Brennan denies involvement in CIA ‘enhanced interrogation’ program
John Brennan denied at his Senate confirmation hearing as CIA director accusations that he played a central role in the agency’s torture of suspected terrorists, and suggested he was misled as a CIA senior official over the value of information obtained through waterboarding.
Brennan faced lengthy questioning over the CIA’s abduction and abuse of alleged terrorists at secret “black sites”, following a confidential 6,000-page Senate report that Brennan described as “very concerning and disturbing” in its evidence that the agency misrepresented and lied about the value of “enhanced interrogation techniques”.
Obama’s nomination to be CIA director also made a forceful defence of the White House’s drones policy, of which he has been a principal architect, saying that the public does not appreciate the “agony” the government goes through to avoid civilian deaths.
Brennan was pressed into a commitment to keep Congress informed on intelligence operations after lengthy battles with the White House over access to classified information, including the legal basis for the assassination of US citizens by drone.
Brennan handled the questions with confidence, in contrast with Chuck Hagel’s disjointed appearance at his confirmation hearing for US defence secretary last week, and looked likely to win approval as CIA director.
Brennan was closely questioned about what he knew of the CIA’s abduction and torture of suspected terrorists when he was the agency’s executive deputy director after 9/11. It was put to him that another senior CIA official said Brennan helped “set the parameters” in devising enhanced interrogation techniques, known as EITs, and getting Justice Department authority for them.
Obama’s nominee denied it, but acknowledged he knew about the programme and said he objected. Asked why he didn’t intervene to stop it, he said that was not his job.
“I did not take steps to stop the CIA’s use of those techniques. I was not in the chain of command of that programme,” he said. “I was aware of the programme. I was CC’d in on some of those documents, but I had no oversight of it. I wasn’t involved in its creation,” he said.
“I had expressed my personal objections and views to some agency colleagues about certain of those EIT’s, such as waterboarding, nudity and others where I professed my personal objections to it. But I did not try to stop it because it was something that was being done in a different part of the agency.”
Brennan defended an interview with CBS in 2007 in which he said that IETs “saved lives” by gathering valuable intelligence.
“The reports I was getting subsequent to that and in the years after that, it was clearly my impression it was valuable information that was coming out,” he said.
But he has since retreated from that view and told his confirmation hearing that the Senate’s report on the CIA’s detention and interrogation programme had disturbed him.

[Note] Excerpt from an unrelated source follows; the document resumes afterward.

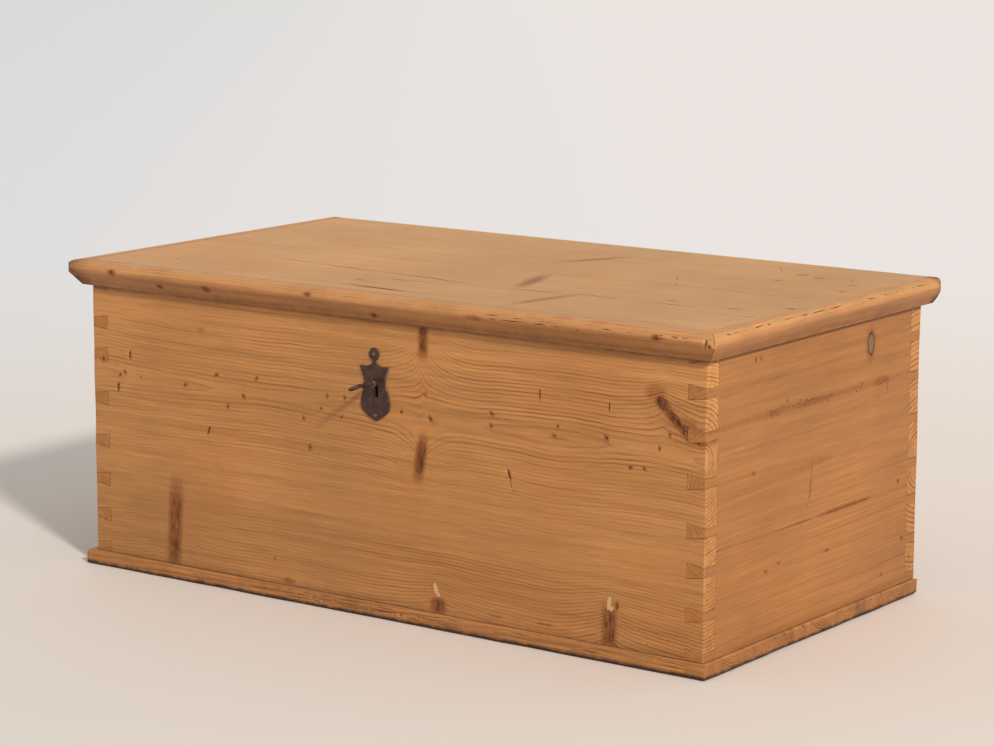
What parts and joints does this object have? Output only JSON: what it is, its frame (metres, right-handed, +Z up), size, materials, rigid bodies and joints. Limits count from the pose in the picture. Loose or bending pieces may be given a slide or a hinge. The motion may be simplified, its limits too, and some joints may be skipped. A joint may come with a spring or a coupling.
{
  "type": "trunk",
  "caption": "Dovetailed plank chest for linen or blankets, with a nosed overhanging lid on strap hinges and an iron chest lock worked by a pipe key.",
  "frame": {"origin": "on the floor, at the centre of the rectangle that the four walls make", "axes": "+X along the front from left to right, +Y from the front to the back, +Z up"},
  "size_m": [1.083, 0.6205, 0.4456],
  "materials": {
    "base_pine": "old stained pine, worn and dusty",
    "side_pine": "old waxed pine, orange brown",
    "front_pine": "old waxed pine with strong figure and knots",
    "lid_pine": "old waxed pine, paler and worn",
    "moulding_pine": "old waxed pine with worm holes",
    "hinge_iron": "dark forged iron",
    "screw_iron": "dark iron",
    "nail_iron": "dark forged iron",
    "escutcheon_iron": "dark iron sheet with worn edges",
    "lock_iron": "dark iron, filed bright where it rubs",
    "key_iron": "rusty brown iron"
  },
  "bodies": {
    "chest": {"bottom_front_plank": "base_pine", "bottom_middle_plank": "base_pine", "bottom_back_plank": "base_pine", "bottom_nail_1": "nail_iron", "bottom_nail_2": "nail_iron", "bottom_nail_3": "nail_iron", "bottom_nail_4": "nail_iron", "bottom_nail_5": "nail_iron", "bottom_nail_6": "nail_iron", "bottom_nail_7": "nail_iron", "bottom_nail_8": "nail_iron", "bottom_nail_9": "nail_iron", "bottom_nail_10": "nail_iron", "left_side_lower_plank": "side_pine", "left_side_upper_plank": "side_pine", "right_side_lower_plank": "side_pine", "right_side_upper_plank": "side_pine", "front_board": "front_pine", "back_board": "side_pine", "left_hinge_back_leaf": "hinge_iron", "right_hinge_back_leaf": "hinge_iron", "left_hinge_pin": "hinge_iron", "right_hinge_pin": "hinge_iron", "back_leaf_screw_1": "screw_iron", "back_leaf_screw_2": "screw_iron", "back_leaf_screw_3": "screw_iron", "back_leaf_screw_4": "screw_iron", "escutcheon": "escutcheon_iron", "escutcheon_upper_nail": "nail_iron", "escutcheon_lower_nail": "nail_iron", "lock_plate": "lock_iron", "lock_screw_1": "screw_iron", "lock_screw_2": "screw_iron", "lock_screw_3": "screw_iron", "lock_screw_4": "screw_iron", "drill_pin": "lock_iron", "left_bolt_guide": "lock_iron", "right_bolt_guide": "lock_iron", "bolt_spring": "lock_iron"},
    "lid": {"lid_front_board": "lid_pine", "lid_back_board": "lid_pine", "lid_front_moulding": "moulding_pine", "lid_left_moulding": "moulding_pine", "lid_right_moulding": "moulding_pine", "left_hinge_strap": "hinge_iron", "right_hinge_strap": "hinge_iron", "strap_screw_1": "screw_iron", "strap_screw_2": "screw_iron", "strap_screw_3": "screw_iron", "strap_screw_4": "screw_iron", "strap_screw_5": "screw_iron", "strap_screw_6": "screw_iron", "lid_staple": "lock_iron", "staple_screw_1": "screw_iron", "staple_screw_2": "screw_iron"},
    "key": {"key": "key_iron"},
    "bolt": {"lock_bolt": "lock_iron"}
  },
  "joints": [
    {"name": "lid_hinge", "type": "hinge", "parent": "chest", "child": "lid", "pos_m": [0, 0.275, 0.4133], "axis": [-1, 0, 0], "range_deg": [0, 105]},
    {"name": "key_turn", "type": "hinge", "parent": "chest", "child": "key", "pos_m": [-0.0045, -0.275, 0.323], "axis": [0, 1, 0], "range_deg": [0, 180]},
    {"name": "bolt_slide", "type": "slide", "parent": "chest", "child": "bolt", "axis": [1, 0, 0], "range_m": [0, 0.012]}
  ],
  "couplings": [
    {"joint": "key_turn", "follows": "bolt_slide", "rad_per_m": 261.8}
  ]
}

“There clearly were a number of things, many things, that I read in that report that were very concerning and disturbing to me. Ones that I would want to look into immediately if I were to be confirmed as CIA director. It talked about mismanagement of the programme, misrepresentation of information, providing inaccurate information, and it was rather damning in a lot of its language as far as the nature of these activities carried out,” he said.
Although Brennan declined to call waterboarding torture, he pledged that under his direction the CIA will not again use such techniques.
Brennan also gave a repeated defence of the use of drones in the face of scepticism from some senators particularly over the legal authority for the president to order the killing of American citizens. Obama repeatedly refused to release the 50-page legal opinion giving him the power to sign off on the summary executions by drone, and only permitted members of the Senate intelligence committee to read it hours before the hearing after some threatened to hold up Brennan’s confirmation.
Senator Ron Wyden pressed Brennan for more openness.
“It’s the idea of giving any president unfettered power to kill an American without checks and balances that’s so troubling. Every American has the right to know when their government believes it’s allowed to kill them,” he said.
Brennan said drones are only used as “a last resort to save lives” but agreed that “we need to optimise transparency while at the same time optimising secrecy” over the killings.
Brennan was also pressed over the CIA’s refusal to reveal where it is carrying out drone strikes and promised to provide that information if he is confirmed as the agency’s director.
Republican senator Susan Collins asked why the aim of the drone programme shifted from targeting al-Qaida’s senior leadership to relatively junior figures in the organisation. Collins quoted the former US commander in Afghanistan, General Stanley McChrystal, as saying the drone strikes “are hated on a visceral level even by people who have never seen one” and asked Brennan if they may backfire by creating a new wave of terrorists.
Brennan said it is a concern.
“I think that is something that we have to be very mindful of, in terms of what the reaction is,” he said. But he also claimed in parts of Yemen, where “people are being held hostage to al-Qaida”, the drone strikes are welcomed.